§ DATA TO PROCESS:

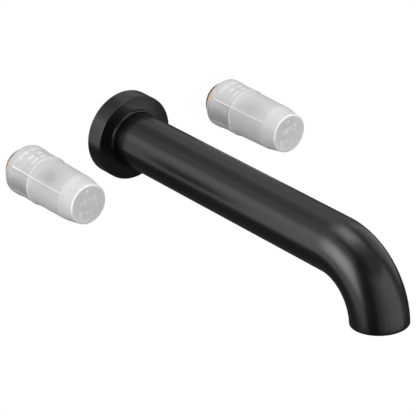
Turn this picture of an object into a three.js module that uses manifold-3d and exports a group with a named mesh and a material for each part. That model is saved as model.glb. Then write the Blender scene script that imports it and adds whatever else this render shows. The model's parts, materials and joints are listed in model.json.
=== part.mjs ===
// Wall mounted bath faucet, supplied less handles: a long bent spout with its escutcheon, and a hot
// and a cold quarter-turn valve, each under a translucent plaster guard (the cap).
//
// Millimetres, +Z up. The origin is where the spout's axis meets the wall plane, +X is to the right
// of a person facing the wall and -Y points out of the wall. A length called "out" is a distance out
// of the wall plane along -Y, and profiles are lists of [radius, out].

import * as THREE from 'three';
import { mergeVertices } from 'three/addons/utils/BufferGeometryUtils.js';
import Module from 'manifold-3d';

const wasm = await Module();
wasm.setup();

// Driving dimensions

const VALVE_SPREAD = 152.4; // hot axis to cold axis, 6 in
const GAP = 0.3; // between pieces that are assembled together

const SPOUT = {
  radius: 16.95,
  wall: 2,
  rear: 0.6, // out, where the tube starts
  straight: 193.4, // out, where the elbow starts
  bendRadius: 36.4, // of the centreline
  bend: THREE.MathUtils.degToRad(86),
};
const BORE = SPOUT.radius - SPOUT.wall;
const ESCUTCHEON = { radius: 26.6, rear: 0.2, face: 11.7, edge: 0.7, wall: 2.4, front: 2.8, bore: 17.15 };
const LIP = { radius: 17.75, top: 17.45, front: 13.2 }; // raised ring around the spout
const COLLAR = { radius: 20.5, rear: 3.5, groove: 19.3, grooveFrom: 5.4, grooveTo: 7.8 }; // behind the face
const GASKET = { inner: 19.4, outer: 23.8, thick: 2.6 };
const HUB = { radius: 14.6, bore: 11.6, rear: 1, front: 30 };
const NIPPLE = { radius: 11.2, bore: 7, rear: -15.5, front: 26, groove: 8.9, halfGroove: 1.5 };
const THREAD = { depth: 0.9, pitch: 4, front: -3.5 }; // a coarse stand-in for the nipple's pipe thread
const NIPPLE_SEALS = [13, 19.5]; // out, the middles of its two O-rings
const SET_SCREW = { radius: 2.4, hole: 2.8, out: 5, from: 10.9, to: 16.3, socket: 1.25 };
const SCREW_SEAT = { depth: 0.7, halfFlat: 3, halfMouth: 3.4 }; // the shallow groove that the screw bears on

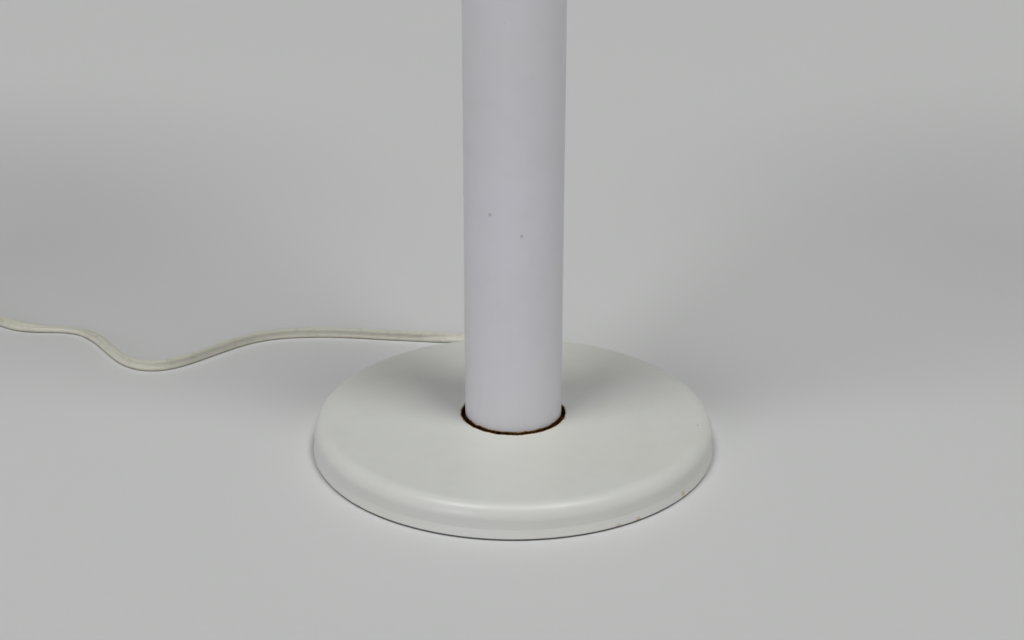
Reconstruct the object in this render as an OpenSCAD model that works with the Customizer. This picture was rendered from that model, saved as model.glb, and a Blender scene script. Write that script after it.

§ YOUR OBJECTIVE: Each record must be returned exactly as it is written.

§ FULL RESPONSE:
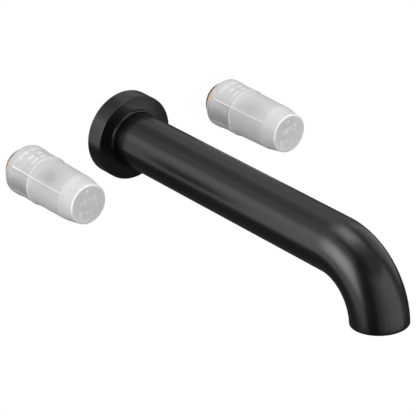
Turn this picture of an object into a three.js module that uses manifold-3d and exports a group with a named mesh and a material for each part. That model is saved as model.glb. Then write the Blender scene script that imports it and adds whatever else this render shows. The model's parts, materials and joints are listed in model.json.
=== part.mjs ===
// Wall mounted bath faucet, supplied less handles: a long bent spout with its escutcheon, and a hot
// and a cold quarter-turn valve, each under a translucent plaster guard (the cap).
//
// Millimetres, +Z up. The origin is where the spout's axis meets the wall plane, +X is to the right
// of a person facing the wall and -Y points out of the wall. A length called "out" is a distance out
// of the wall plane along -Y, and profiles are lists of [radius, out].

import * as THREE from 'three';
import { mergeVertices } from 'three/addons/utils/BufferGeometryUtils.js';
import Module from 'manifold-3d';

const wasm = await Module();
wasm.setup();

// Driving dimensions

const VALVE_SPREAD = 152.4; // hot axis to cold axis, 6 in
const GAP = 0.3; // between pieces that are assembled together

const SPOUT = {
  radius: 16.95,
  wall: 2,
  rear: 0.6, // out, where the tube starts
  straight: 193.4, // out, where the elbow starts
  bendRadius: 36.4, // of the centreline
  bend: THREE.MathUtils.degToRad(86),
};
const BORE = SPOUT.radius - SPOUT.wall;
const ESCUTCHEON = { radius: 26.6, rear: 0.2, face: 11.7, edge: 0.7, wall: 2.4, front: 2.8, bore: 17.15 };
const LIP = { radius: 17.75, top: 17.45, front: 13.2 }; // raised ring around the spout
const COLLAR = { radius: 20.5, rear: 3.5, groove: 19.3, grooveFrom: 5.4, grooveTo: 7.8 }; // behind the face
const GASKET = { inner: 19.4, outer: 23.8, thick: 2.6 };
const HUB = { radius: 14.6, bore: 11.6, rear: 1, front: 30 };
const NIPPLE = { radius: 11.2, bore: 7, rear: -15.5, front: 26, groove: 8.9, halfGroove: 1.5 };
const THREAD = { depth: 0.9, pitch: 4, front: -3.5 }; // a coarse stand-in for the nipple's pipe thread
const NIPPLE_SEALS = [13, 19.5]; // out, the middles of its two O-rings
const SET_SCREW = { radius: 2.4, hole: 2.8, out: 5, from: 10.9, to: 16.3, socket: 1.25 };
const SCREW_SEAT = { depth: 0.7, halfFlat: 3, halfMouth: 3.4 }; // the shallow groove that the screw bears on

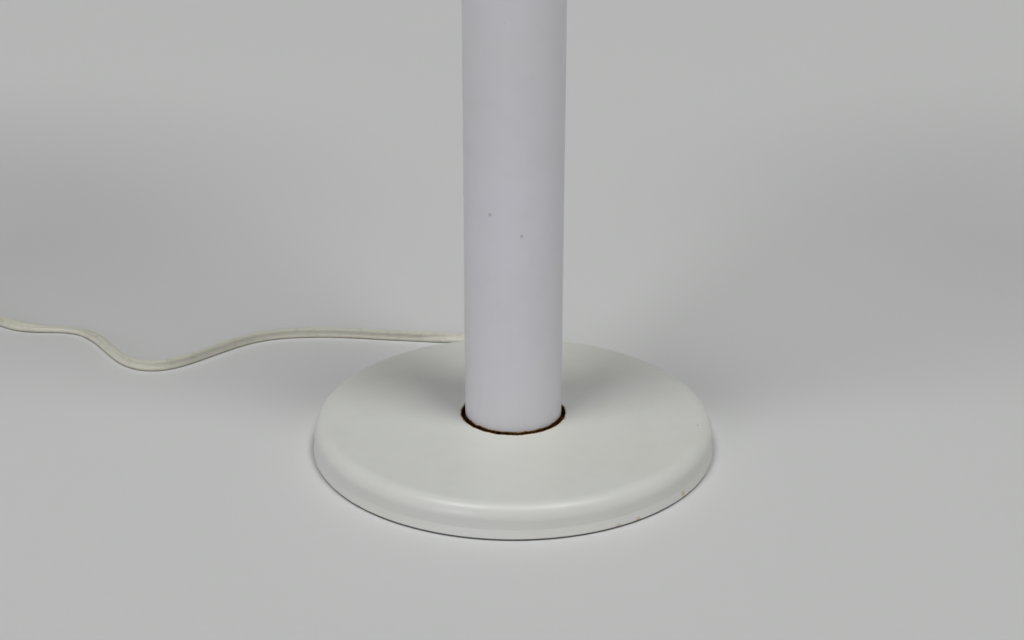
Reconstruct the object in this render as an OpenSCAD model that works with the Customizer. This picture was rendered from that model, saved as model.glb, and a Blender scene script. Write that script after it.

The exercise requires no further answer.